In sum, the Electoral College violates the principle of equal voice that is fundamental to elections as an institution. It favors the preferences of some voters over others by as much as a factor of four, based only on the happenstance of the population of the state in which they reside. Even more dramatically, it distorts the process by which presidential candidates attend to the wishes of the voters. The Electoral College encourages-yea, demands-that candidates attach nearly exclusive importance to the preferences and involvement of voters living in closely divided states.

II. Proposals for Electoral College Reform

The consideration of equal voice is essential to evaluating the different proposals for Electoral College reform. Reforms can hardly be justified apart from their effects on equality, a paramount value in a democracy. Equality is particularly important in discussing the most likely prospect for reform: awarding two "senatorial" electoral votes to the overall winner of the state as well as one electoral vote to the popular vote winner within each of the state's congressional districts. By aligning the electoral vote more closely with the popular vote in each state, the proposal would appear to improve the prospects for equal voice. But the proposal contains less for political equality than meets the eye.

First, in a purely mechanical sense, the proposal to allocate electoral votes by congressional district does nothing to address the existing bias in favor of voters in less populated states. Every state still gets a minimum of three electoral votes, even tiny Wyoming, with a voting-eligible population about the size of Denver's.

Worse, by making little difference in the states with the smallest populations, the proposal may in fact aggravate the bias against voters in the states with large populations. It would not alter the winner-take-all method of allocation for the eight states with a single statewide congressional district and three electoral votes. Moreover, the partisan balances in smaller states are so lopsided that only six of the thirteen states with four to six electoral votes might actually split them.

But in the states with the largest populations, the proposal would have a greater effect-probably for the negative. The reform might bring competition to areas that are not now contested at the state level, as I will discuss momentarily. But in the more populous states that are currently competitive in presidential elections, the proposal would markedly reduce their value as a prize and diminish campaigns' willingness to invest their resources there. Were electoral votes allocated by congressional district, the one-sided partisan composition of most districts would cause Democrats and Republicans to compete for eight rather than twenty-seven electoral votes in Florida and for five rather than ten electoral votes in Wisconsin. The winner-take-all tradition of the Electoral College took hold precisely as a strategy to increase individual states' leverage in the presidential election process. Allocating electoral votes by congressional district would diminish the influence of highly populated states far more than less-populated states and in that way affect the more populous states-and equality of voice-for the worse.
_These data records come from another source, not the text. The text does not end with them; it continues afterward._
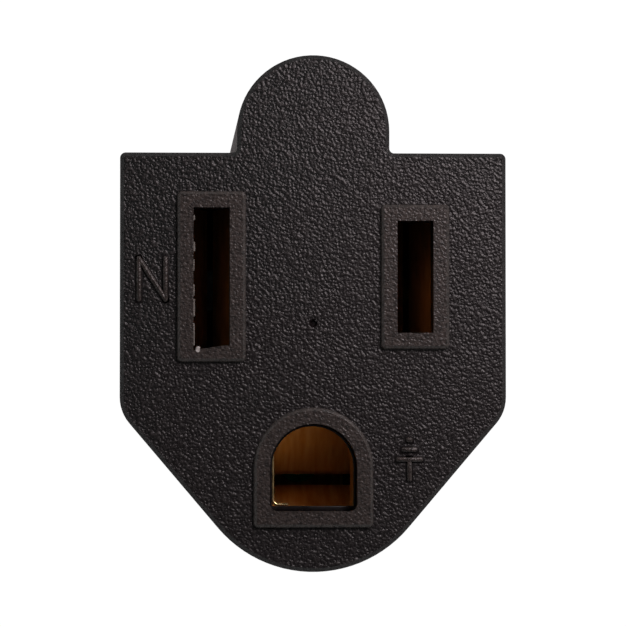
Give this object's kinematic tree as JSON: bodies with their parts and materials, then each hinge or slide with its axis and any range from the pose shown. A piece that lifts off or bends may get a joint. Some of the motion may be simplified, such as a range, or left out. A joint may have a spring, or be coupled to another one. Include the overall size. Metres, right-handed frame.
{
  "type": "grounding receptacle cord connector",
  "caption": "Hand-held rewireable female cord connector, with polarised blade slots and a grounding hole in a textured black face, and a cord clamp at the rear.",
  "frame": {"origin": "middle of the rear end that the connector stands on, on the axis of the cord", "axes": "+Z out of the face, the way a plug leaves; +Y towards the half-round lobe; the neutral slot is on the -X side"},
  "size_m": [0.0242, 0.0322, 0.0483],
  "materials": {
    "housing": "moulded with a spark-eroded grain, satin rims",
    "insulator": "plain moulded",
    "grommet": "moulded rubber",
    "contact_metal": "rolled strip, slightly tarnished",
    "plated_steel": "zinc plated",
    "brass_screw": "bright",
    "green_screw": "green dyed zinc plating"
  },
  "bodies": {
    "root": {"front_body": "housing", "rear_cap": "housing", "cord_saddle": "housing", "contact_retainer": "insulator", "cord_grommet": "grommet", "neutral_contact": "contact_metal", "line_contact": "contact_metal", "ground_contact": "contact_metal", "neutral_wire_clamp": "plated_steel", "line_wire_clamp": "plated_steel", "ground_wire_clamp": "plated_steel", "neutral_terminal_screw": "plated_steel", "line_terminal_screw": "brass_screw", "ground_terminal_screw": "green_screw", "assembly_screw": "plated_steel", "left_clamp_screw": "plated_steel", "right_clamp_screw": "plated_steel", "left_clamp_nut": "plated_steel", "right_clamp_nut": "plated_steel"}
  },
  "joints": []
}
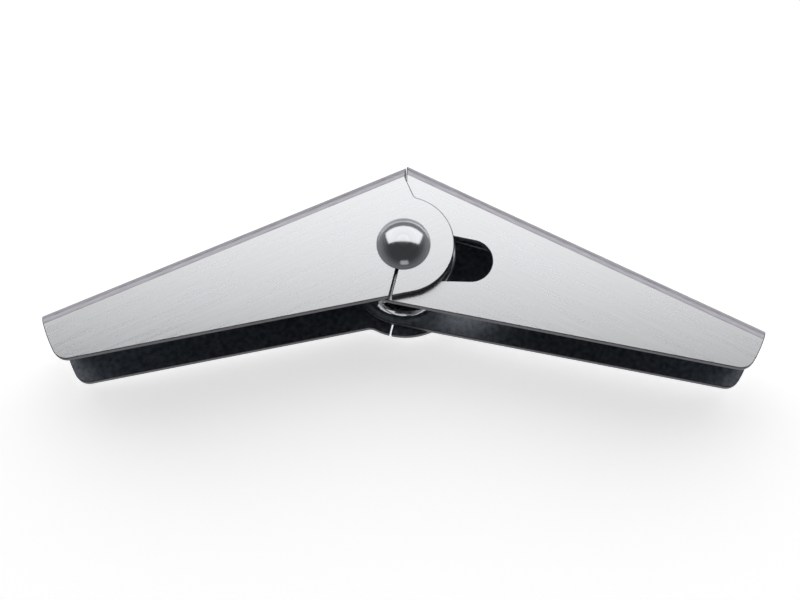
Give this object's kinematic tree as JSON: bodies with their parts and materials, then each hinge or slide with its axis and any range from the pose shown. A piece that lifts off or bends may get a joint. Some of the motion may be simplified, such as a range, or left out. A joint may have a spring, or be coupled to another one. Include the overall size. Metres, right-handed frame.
{
  "type": "spring toggle",
  "caption": "Two folded sheet-steel wings hinged on a cross-threaded nut and spread by a wire spring, to grip behind a hollow wall.",
  "frame": {"origin": "middle of the nut, where the bolt's axis crosses the axis that both wings turn on", "axes": "+X along the spread wings towards the inner wing's tip, +Y along the bolt from its head to its end, +Z along the nut; the toggle lies on its side, with the plate that has the window on top"},
  "size_m": [0.0848, 0.0257, 0.0154],
  "materials": {
    "wing_sheet": "bright zinc plate on pressed sheet, smooth, with darker sheared edges",
    "nut_steel": "turned steel with bright zinc plate, polished by tumbling",
    "spring_wire": "hard-drawn spring wire, satin"
  },
  "bodies": {
    "nut": {"toggle_nut": "nut_steel", "spring": "spring_wire"},
    "outer_wing": {"outer_wing": "wing_sheet"},
    "inner_wing": {"inner_wing": "wing_sheet"}
  },
  "joints": [
    {"name": "outer_wing_fold", "type": "hinge", "parent": "nut", "child": "outer_wing", "pos_m": [0, 0, 0], "axis": [0, 0, 1], "range_deg": [0, 70], "stiffness_Nm_per_rad": 0.02, "springref_deg": -20.05, "deforming": ["spring"]},
    {"name": "inner_wing_fold", "type": "hinge", "parent": "nut", "child": "inner_wing", "pos_m": [0, 0, 0], "axis": [0, 0, -1], "range_deg": [0, 70], "stiffness_Nm_per_rad": 0.02, "springref_deg": -20.05, "deforming": ["spring"]}
  ]
}
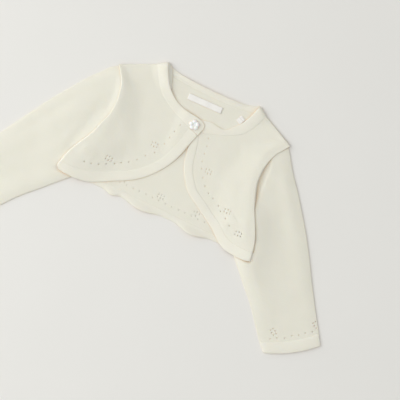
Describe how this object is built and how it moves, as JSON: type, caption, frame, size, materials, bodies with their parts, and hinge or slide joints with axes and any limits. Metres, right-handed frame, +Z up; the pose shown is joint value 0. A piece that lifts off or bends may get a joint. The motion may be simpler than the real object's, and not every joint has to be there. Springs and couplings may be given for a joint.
{
  "type": "baby cardigan laid flat",
  "caption": "Short baby cardigan in fine cream cotton knit, laid flat, with long sleeves, rounded open fronts and a flower button at the neck.",
  "frame": {"origin": "middle of the outline in plan, at the height of the surface that the cardigan lies on", "axes": "+X along the shoulders to the wearer's left, +Y from the hem to the neck, +Z up from the surface"},
  "size_m": [0.5204, 0.2768, 0.0119],
  "materials": {
    "knit": "matt fine plain knit, cream",
    "knit_band": "matt smooth double knit, cream",
    "button": "glossy white",
    "woven": "smooth woven white"
  },
  "bodies": {
    "root": {"back": "knit", "front_left": "knit", "front_right": "knit", "sleeve_left": "knit", "sleeve_right": "knit", "hem_band_back": "knit_band", "neckband_back": "knit_band", "neckband_left": "knit_band", "neckband_right": "knit_band", "front_band_left": "knit_band", "front_band_right": "knit_band", "cuff_left": "knit_band", "cuff_right": "knit_band", "button": "button", "neck_label": "woven", "side_tab": "woven"}
  },
  "joints": []
}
On the other hand, one might assume that putting congressional districts into play would encourage presidential candidates to broaden the reach of their campaign efforts to include more people in more places, thus stimulating voter turnout and attending to more numerous and more diverse constituencies. Perhaps it would. But such an improvement in competitiveness-and in political equality-is hardly guaranteed.

Suppose, to make a back-of-the-envelope calculation, that we take as a measure of competitiveness a presidential election decided by a plurality of less than ten percent of votes cast. By this standard, twenty-one states with 264 total electoral votes were competitive in the 2004 election, and indeed, twenty-two states-mostly, but not entirely, the same ones-drew the attention of campaign advertisers at some point in the 2004 campaign.

Against this standard, what might have been the effect of a rule to award one electoral vote for each congressional district and two for each state in the 2004 election? George W. Bush and John Kerry ran within ten percentage points of each other in ninety-five of the 435 congressional districts. Sixty-three of the ninety-five competitive districts were in states that were already competitive according to the ten point standard, leaving just thirty-two districts in which campaigns might have invested resources they did not put into the state. Among the thirty-two, of course, were significant numbers of districts in states that drew absolutely no attention in the 2004 campaign, including nine (of twenty-nine) in New York, five (of nineteen) in Illinois, three (of five) in Connecticut, and three (of five) in Arizona. By this measure, the proposed reform would have increased the number of electoral votes in play by about twelve percent.

While the campaigns might step up their activities in the thirty-two newly competitive congressional districts under the proposed rule, they might equally reduce their efforts in the twenty-one states that had been competitive under the old rule. As already noted, the abolition of winner-take-all vastly diminishes the value of winning each state, from, for instance, 20 electoral votes to 2 for Ohio, or collectively, from 264 electoral votes in 21 competitive states to 42. Further, because the overwhelming majority of congressional districts are uncompetitive even in two-party competitive states, the proposed allocation also would drastically narrow the field in which campaigns need to make intense efforts to win votes. The campaigns might take the resources formerly devoted to intense efforts to win 264 electoral votes in 21 competitive states and turn them instead to concerted efforts to win 95 competitive congressional districts with real but diminished efforts to win 42 senatorial electoral votes in the 21 competitive states. By this reckoning, the proposed reform would have reduced contestation by as much as forty-eight percent in 2004. Thus, it is by no means obvious that this step is in the right direction, either for competition or for equality.


This analysis suggests that the equality central to democratic theory and democratic practice cannot be achieved by half measures. If we want every vote to count equally, the only solution is to elect the president by direct popular vote. The chief executive is the only officer of the federal government who is responsible to the citizenry at large, and we cannot ensure equal responsiveness if one citizen's vote counts for three or four times as much as another's. Likewise, if we want every citizen to have an equal chance to enjoy the ministrations of at least one of the presidential candidates, the only solution is to elect the president by direct popular vote. Only a national popular vote gives campaigns the incentive to seek support in places and among demographics they will probably lose-or win decisively. Were presidents elected by the nation at large, Democratic candidates would have a reason to campaign intensively among poor Latinos in south Texas, while Republicans would be motivated to appeal nationwide to Latinos who might be attracted by the party's stand on social issues; similarly, Republicans would have a reason to mobilize white-collar commuters in Connecticut, while Democrats would be motivated to rally the prairie populists who still dot the Great Plains.

In short, citizens have equal voice only when every vote counts. And every vote counts only when candidates must seek support from all voters, no matter the partisan predispositions of their neighbors and no matter where they live.